Come on Granddad: Hold My Hand, by Ted Evans, Worthside Holdings, £12.99
Come on Granddad: Hold My Hand is a progressively harrowing story told through the thoughts of David Stephens, a prosperous Yorkshire businessman who becomes afflicted with Alzheimer’s Disease in his early 60s.
Most of the 258-page novel consists of David’s internal narrative as he silently strives to recount what happened to him. He describes events, recalls conversations and re-enacts the lows of married life with his gold-digging wife Phoebe and the highs enjoyed with his carer and lover Constance.
These passages are linked by paragraphs in italics, in which the dying David, struggling to remember and arrange his thoughts, relives moments with his grandchildren, his daughter Hannah and his faithful Constance: “She’s lifting me up, this bag of skin and bones and holding me tight as though I was her treasured possession. Oh those lips again, that caress, that warmth. My whole body is coming alive. Oh I do love her. Tell her, tell her, come on you can do it; say I love you. I can, I can, I can, ‘I love you...’”
Written by Haworth businessman and novelist Ted Evans, who has witnessed the ravages of this form of dementia – watching a friend of 40 years and his wife struggling to cope with the consequences – its publication is timely.
For it happens to coincide with a Bupa project on spotting the early signs of dementia, supported by Strictly Come Dancing judge Arlene Phillips whose father Abraham died from Alzheimer’s.
Millionaire David Stephens treats the workforce at his engineering works with consideration, makes shrewd and profitable business decisions and enjoys a pleasurable, independent lifestyle: hard work, good cars, fast women.
He agrees to marry the sexually voracious Phoebe after she announces she is seven weeks pregnant – and lives to regret it in more ways than one.
He quickly learns to be wary of his wife’s lust for money and secretly alters his will, making her an allowance of £1,500 a week for life; but blocking her claims on his business and other assets.
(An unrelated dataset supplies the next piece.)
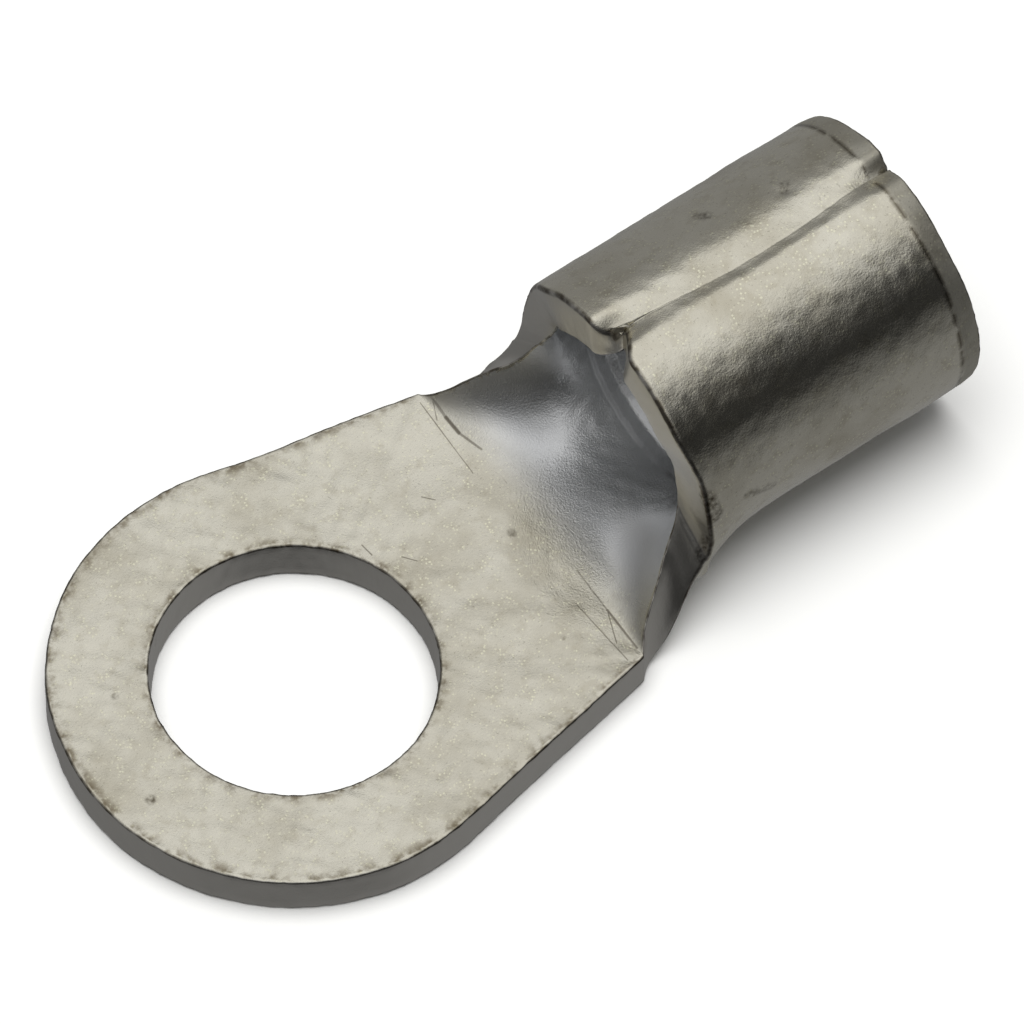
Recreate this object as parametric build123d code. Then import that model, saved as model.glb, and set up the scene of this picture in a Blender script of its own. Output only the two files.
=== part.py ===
from build123d import *
import os
from math import acos, cos, pi, radians, sin, sqrt, tan

# Ring terminal, stamped and rolled in one piece from tinned copper sheet.
# The origin is the stud hole's centre on the tongue's underside. +X runs from the ring to the
# barrel, +Y across the tongue and +Z out of the tongue's top. Lengths are millimetres, angles degrees.

# Sheet
sheet_thickness = 0.9
edge_round = 0.07               # rolled-over rim of the stamped outline and the hole, on the top

# Ring and tongue
hole_diameter = 5.3
ring_diameter = 9.05
flank_angle = 11.04             # each straight side closes in on the middle by this
flank_inset = 0.06              # the sides' lines run this far inside the ring's circle
flank_blend = 6.0               # hollow radius where the ring runs into the sides
tongue_length = 5.3             # from the hole's centre to the crease

# Neck, where the flat tongue turns into the round barrel
neck_length = 1.82              # from the crease to the barrel's front
neck_edge_angle = 47.0          # the neck's cut edge falls outwards by this, across the sheet
neck_edge_turn = 1.0            # length over which the edge turns from upright to that angle
neck_corner_radius = 0.65       # hollow corner between the neck's edge and the barrel's front

# Flare, where the neck's outside is still wider than the barrel that it runs into
flare_height = 0.35             # how far it stands proud at the neck's end
flare_length = 1.5              # and how far along the barrel it dies out
flare_low = 10.0                # it lies between these angles from the bottom, on both sides
flare_high = 100.0
flare_growth = 5                # power of its growth along the neck
flare_fall = 2.5                # and of its fall along the barrel

# Barrel
barrel_diameter = 5.63
barrel_length = 6.3             # from the end of the neck to the back rim
front_side = 0.08               # the wings' front starts this far behind the neck's end at its sides
front_lean = 0.04               # and leans forward by this slope towards the seam
back_bevel_length = 0.45
back_bevel_depth = 0.07

# Seam, a closed joint at the bottom of a shallow valley along the barrel's top
seam_width = 0.9
seam_depth = 0.36
seam_side = 0.08                # the valley's middle lies this far to +Y
seam_floor_side = -0.02         # and its floor, where the wings meet, this far
seam_floor_width = 0.14
seam_lip_radius = 0.12
wing_corner_radius = 0.4        # the wings' corners are rounded back by this at the barrel's front
wing_gap = 0.04                 # and stand this far apart there

# Grooves across the bore, which bite into the wire
groove_count = 3
groove_width = 0.45
groove_depth = 0.1
groove_pitch = 1.5
groove_first = 0.85             # from the barrel's front to the first groove's near side

# Derived places
ring_radius = ring_diameter / 2
hole_radius = hole_diameter / 2
barrel_radius = barrel_diameter / 2
bore_radius = barrel_radius - sheet_thickness
neck_end = tongue_length + neck_length
barrel_back = neck_end + barrel_length
flank_slope = radians(flank_angle)
flank_distance = ring_radius - flank_inset
crease_half_width = flank_distance / cos(flank_slope) - tongue_length * tan(flank_slope)
edge_slope = radians(neck_edge_angle)
barrel_front = neck_end + front_side - front_lean * barrel_diameter * sin(edge_slope)
edge_level = crease_half_width * sin(edge_slope) + sheet_thickness * cos(edge_slope)
flat_share = 0.002              # bend at the crease, as a share of the barrel's: flat, but still an arc
beyond = 2 * barrel_diameter    # cutting solids reach this far past the sheet
outside_reach = 115             # at the neck's end its faces are bent round to these angles, and stand
inside_reach = 140              # upright from there on, outside the cut edges
flare_sunk = 0.04               # the flare's rims lie this far under the barrel's face


def tongue():
    """Flat ring and tongue, up to the crease, with the stud hole."""
    foot = (flank_distance * sin(flank_slope), flank_distance * cos(flank_slope))
    end = (tongue_length, crease_half_width)
    flanks = make_face(Polyline(foot, end, (end[0], -end[1]), (foot[0], -foot[1]), close=True))
    outline = Circle(ring_radius) + flanks
    joins = [v for v in outline.vertices() if foot[0] < v.X < tongue_length - edge_round]
    outline = fillet(joins, flank_blend) - Circle(hole_radius)
    plate = extrude(outline, sheet_thickness)
    rims = [e for e in plate.edges().group_by(Axis.Z)[-1] if e.center().X < tongue_length - edge_round]
    return fillet(rims, edge_round)


def neck_place(share):
    """X where the bend has grown to this share of the barrel's."""
    return tongue_length + (share - flat_share) / (1 - flat_share) * neck_length


def trough_section(radius, floor, top, share, reach):
    """Face across the neck: a floor bent to an arc, with upright sides up to the top."""
    x = neck_place(share)
    bent = radius / share
    angle = reach / bent
    side = bent * sin(angle)
    height = floor + bent * (1 - cos(angle))
    arc = ThreePointArc((x, -side, height), (x, 0, floor), (x, side, height))
    sides = Polyline((x, side, height), (x, side, top), (x, -side, top), (x, -side, height))
    return Face(Wire([arc] + sides.edges()))


def trough(radius, floor, top, flat_reach, round_reach):
    """Solid above one face of the neck's sheet, from flat at the crease to the barrel's roundness."""
    shares = (flat_share, 0.25, 0.5, 0.75, 1.0)
    return loft([trough_section(radius, floor, top, s, flat_reach + (round_reach - flat_reach) * s)
                 for s in shares])


def edge_corner(share):
    """(y, z) where the neck's cut edge meets the bent sheet's upper face."""
    bent = bore_radius / share
    angle = acos(((sheet_thickness + bent) * cos(edge_slope) - edge_level) / bent) - edge_slope
    return bent * sin(angle), sheet_thickness + bent * (1 - cos(angle))


def turning_edge_section(share):
    """Face across the space outside the neck's cut edge, while the edge turns from upright."""
    x = neck_place(share)
    turned = (x - tongue_length) / neck_edge_turn
    slope = radians(90 - (90 - neck_edge_angle) * turned)
    y, z = edge_corner(share)
    along, out = Vector(0, cos(slope), -sin(slope)), Vector(0, sin(slope), cos(slope))
    over, under = Vector(x, y, z) - along * 3 * sheet_thickness, Vector(x, y, z) + along * 3 * sheet_thickness
    return Face(Wire(Polyline(over, under, under + out * beyond, over + out * beyond, close=True).edges()))


def turning_edge_space():
    """Space outside the neck's +Y edge, from the crease to where the edge has turned."""
    end_share = flat_share + neck_edge_turn / neck_length * (1 - flat_share)
    return loft([turning_edge_section(flat_share + (end_share - flat_share) * s)
                 for s in (0, 0.25, 0.5, 0.75, 1)])


def straight_edge_space():
    """Space outside the rest of the +Y edge, round its corner and up the front of the wing."""
    start = tongue_length + neck_edge_turn / 2
    front = neck_end + front_side
    side = make_face(Polyline(
        (start, edge_level), (front, edge_level),
        (front, edge_level + beyond), (start, edge_level + beyond), close=True))
    corner = [v for v in side.vertices() if v.X > start and v.Y < edge_level + beyond / 2]
    side = fillet(corner, neck_corner_radius)
    across = Plane(origin=(0, 0, 0), x_dir=(1, 0, 0), z_dir=(0, -cos(edge_slope), sin(edge_slope)))
    along = Vector(front_lean, cos(edge_slope), -sin(edge_slope))
    return extrude(across * side, beyond, dir=along, both=True)


def neck():
    """Sheet between the crease and the barrel, wider than its two cut edges."""
    top = 1.5 * barrel_radius
    outer = trough(barrel_radius, 0, top, crease_half_width + sheet_thickness,
                   barrel_radius * radians(outside_reach))
    inner = trough(bore_radius, sheet_thickness, top + sheet_thickness,
                   crease_half_width + 2 * sheet_thickness, bore_radius * radians(inside_reach))
    return outer - inner


def flare_section(x, share, height):
    """Face across the +Y flare where the sheet is bent by this share, from inside the wall outwards."""
    bent = barrel_radius / share
    across = Plane(origin=(x, 0, bent), x_dir=(0, 1, 0), z_dir=(1, 0, 0))
    points = []
    for i in range(9):
        angle = share * radians(flare_low + (flare_high - flare_low) * i / 8)
        out = bent - flare_sunk + height * sin(pi * i / 8) ** 2
        points.append((out * sin(angle), -out * cos(angle)))
    middle = share * radians(flare_low + flare_high) / 2
    depth = bent - sheet_thickness / 2
    back = ThreePointArc(points[-1], (depth * sin(middle), -depth * cos(middle)), points[0])
    return across * make_face(Spline(points).edges() + back.edges())


def flares():
    """Swellings of the two sides, where the neck's outside runs on into the barrel."""
    on_neck = [flare_section(neck_place(s), s, flare_height * s ** flare_growth) for s in (0.55, 0.7, 0.85)]
    on_barrel = [flare_section(neck_end + t * flare_length, 1, flare_height * (1 - t) ** flare_fall)
                 for t in (0, 0.25, 0.5, 0.75, 1)]
    flare = loft(on_neck + on_barrel[:1]) + loft(on_barrel)
    return flare + mirror(flare, about=Plane.XZ)


def seam_valley():
    """Valley's outline across the barrel, with its floor and open above."""
    floor = barrel_diameter - seam_depth
    lips = [seam_side + seam_width / 2, seam_side - seam_width / 2]
    left, right = [(y, barrel_radius + sqrt(barrel_radius ** 2 - y ** 2)) for y in lips]
    half = seam_floor_width / 2
    corners = [left, (seam_floor_side + half, floor), (seam_floor_side - half, floor), right]
    above = [(right[0], barrel_diameter + seam_depth), (left[0], barrel_diameter + seam_depth)]
    return make_face(Polyline(corners + above, close=True))


def barrel_section():
    """Wall across the barrel, with the seam's valley and its rounded lips."""
    ring = Pos(0, barrel_radius) * (Circle(barrel_radius) - Circle(bore_radius))
    wall = ring - seam_valley()
    lips = [v for v in wall.vertices() if v.Y > barrel_diameter - seam_depth / 2]
    return fillet(lips, seam_lip_radius)


def bevelled_round():
    """Solid of revolution that the barrel is turned down to, with the bevel of its back rim."""
    proud = sheet_thickness
    start = neck_end - neck_length
    outline = make_face(Polyline(
        (start, 0), (start, barrel_radius + proud),
        (barrel_back - back_bevel_length * (1 + proud / back_bevel_depth), barrel_radius + proud),
        (barrel_back, barrel_radius - back_bevel_depth), (barrel_back, 0), close=True))
    return Pos(0, 0, barrel_radius) * revolve(outline, Axis.X)


def barrel():
    """Round barrel: a rolled wall with its seam, the back rim's bevel and the grooves in its bore."""
    section = barrel_section()
    across = Plane(origin=(neck_end, 0, 0), x_dir=(0, 1, 0), z_dir=(1, 0, 0))
    wall = extrude(across * section, barrel_length) & bevelled_round()
    groove = Circle(bore_radius + groove_depth) - Circle(bore_radius - groove_depth)
    for i in range(groove_count):
        near = Plane(origin=(neck_end + groove_first + i * groove_pitch, 0, barrel_radius),
                     x_dir=(0, 1, 0), z_dir=(1, 0, 0))
        wall = wall - extrude(near * groove, groove_width)
    wings = section & Pos(0, barrel_diameter) * Rectangle(beyond, barrel_diameter - bore_radius)
    return wall + extrude(across * wings, barrel_front - edge_round - neck_end)


def wing_corners():
    """Space in front of the rounded corners where the two wings meet at the barrel's front."""
    reach = wing_corner_radius + wing_gap / 2
    opening = Pos(barrel_front, seam_floor_side) * Rectangle(2 * wing_corner_radius, 2 * reach)
    for side in (-1, 1):
        opening = opening - Pos(barrel_front + wing_corner_radius, seam_floor_side + side * reach) * Circle(
            wing_corner_radius)
    return extrude(Pos(0, 0, barrel_radius) * opening, barrel_diameter)


def rolled_sheet():
    """Neck and barrel, trimmed to the neck's cut edges and the wings' front."""
    sheet = neck() + barrel() + flares()
    for space in (turning_edge_space(), straight_edge_space()):
        sheet = sheet - space - mirror(space, about=Plane.XZ)
    return sheet - wing_corners()


ring_terminal = tongue() + rolled_sheet()

os.makedirs("parts", exist_ok=True)
export_step(ring_terminal, "parts/ring_terminal.step")
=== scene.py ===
import logging
from dataclasses import dataclass, field
from enum import Enum
from math import atan2, cos, pi, radians, sin, sqrt

import bmesh
import bpy
import numpy as np
from mathutils import Matrix, Vector


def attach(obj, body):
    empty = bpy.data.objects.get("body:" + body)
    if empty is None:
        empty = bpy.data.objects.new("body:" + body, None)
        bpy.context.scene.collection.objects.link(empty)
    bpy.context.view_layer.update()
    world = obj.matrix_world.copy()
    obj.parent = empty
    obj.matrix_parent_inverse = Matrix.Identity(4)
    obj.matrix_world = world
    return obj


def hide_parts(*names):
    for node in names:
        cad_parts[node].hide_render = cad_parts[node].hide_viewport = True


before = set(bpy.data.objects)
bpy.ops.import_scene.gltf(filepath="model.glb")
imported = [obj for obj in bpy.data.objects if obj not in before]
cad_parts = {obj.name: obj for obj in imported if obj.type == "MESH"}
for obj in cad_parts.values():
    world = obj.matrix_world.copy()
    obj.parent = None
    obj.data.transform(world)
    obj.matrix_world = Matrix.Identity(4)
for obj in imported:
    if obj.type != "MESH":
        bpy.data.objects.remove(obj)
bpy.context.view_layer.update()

# Looks of an uninsulated crimp ring terminal: copper sheet, stamped, rolled to a barrel and tin-plated.
# Lengths in the classes are millimetres, and angles are degrees, except where a name or a docstring
# says otherwise. +X runs from the ring to the barrel, +Y across the tongue and +Z out of its top. The
# origin is the stud hole's centre on the tongue's underside.

MM = 0.001
Array = np.ndarray
Socket = bpy.types.NodeSocket
logger = logging.getLogger("ring_terminal")


def linear(hex_colour: str) -> tuple[float, float, float, float]:
    """Turns an sRGB hex colour to linear light.

    Args:
        hex_colour: Six hex digits, such as "c8c6bd".

    Returns:
        Red, green, blue and an alpha of 1.
    """
    shares = [int(hex_colour[i:i + 2], 16) / 255 for i in (0, 2, 4)]
    red, green, blue = [c / 12.92 if c <= 0.04045 else ((c + 0.055) / 1.055) ** 2.4 for c in shares]
    return red, green, blue, 1.0


def smooth(value: Array, low: float, high: float) -> Array:
    """Rises smoothly from 0 at low to 1 at high.

    Args:
        value: Where to read the curve.
        low: Where the rise starts.
        high: Where it ends.

    Returns:
        The share of the rise, the same shape as value.
    """
    t = np.clip((np.asarray(value, float) - low) / (high - low), 0, 1)
    return t * t * (3 - 2 * t)


def near(value: Array, middle: float, width: float) -> Array:
    """Gives a smooth hump of height 1.

    Args:
        value: Where to read the hump.
        middle: Where it is highest.
        width: Its half-width, where it has fallen to about a third.

    Returns:
        The hump's height, the same shape as value.
    """
    return np.exp(-((np.asarray(value, float) - middle) / width) ** 2)


class Face(Enum):
    """The sheet's two faces: inside the barrel, which is also the tongue's top, and outside."""

    INSIDE = "inside"
    OUTSIDE = "outside"


class Waves:
    """Smooth random unevenness in space, from sine waves of about one size."""

    variety = (0.6, 1.5)

    def __init__(self, size: float, seed: int, count: int = 28) -> None:
        """Draws the waves.

        Args:
            size: Length of a typical wave.
            seed: Seed of the random draws.
            count: How many waves are added up.
        """
        draws = np.random.default_rng(seed)
        headings = draws.normal(size=(count, 3))
        headings /= np.linalg.norm(headings, axis=1, keepdims=True)
        self.headings = headings * 2 * pi / size * draws.uniform(*self.variety, (count, 1))
        self.starts = draws.uniform(0, 2 * pi, count)

    def __call__(self, points: Array) -> Array:
        """Reads the unevenness.

        Args:
            points: Places, with x, y, z in the last axis.

        Returns:
            Heights of about 1, one for each place.
        """
        return np.sin(points @ self.headings.T + self.starts).sum(-1) * sqrt(2 / len(self.starts))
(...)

These he transfers to Constance, his real love who stands by him in his years of trial and tribulation.
Most of the book depicts the battle between good and evil, represented by Hannah and Constance on the side of the angels, and the scheming Phoebe who bribes doctors into sectioning her husband in a Humberside hell-hole. Hannah and David’s long-standing friend and doctor James eventually get him out, but only after weeks of humiliation.
There are right ways and wrong ways of responding to dementia. Hannah and Constance – patient, attentive, caring – embody the right way. Phoebe – condescending, selfish and cruel – embodies the wrong way.
In previous books Ted Evans has had trouble organising his writing. Primarily he’s a natural born story teller, not a writer. That said, when in flow he can depict a scene, deliver dialogue, describe landscape in Yorkshire or France, in a way that compels attention pleasurably.
In previous novels his main character narrates the story to a fictional reporter, based on real-life T&A journalist Clive White, in the role of passive listener. As a device it worked well enough in the adventure thriller II PY; thereafter it struck me as intrusive and unnecessary, performing no vital function in the telling of the story.
Thankfully, Mr Evans has dispensed with that device for this book. The first 100 pages are peculiarly enjoyable; thereafter, David’s story gets darker as he loses self-confidence, suffers memory loss and the control of his life slips out of his hands.There are an estimated 800,000 Davids in the UK. How many have a Hannah, Constance or friendly doctor to stand by them?
On the back cover there’s a pledge that for every copy sold £1 will be donated to Alzheimer’s sufferers and their families.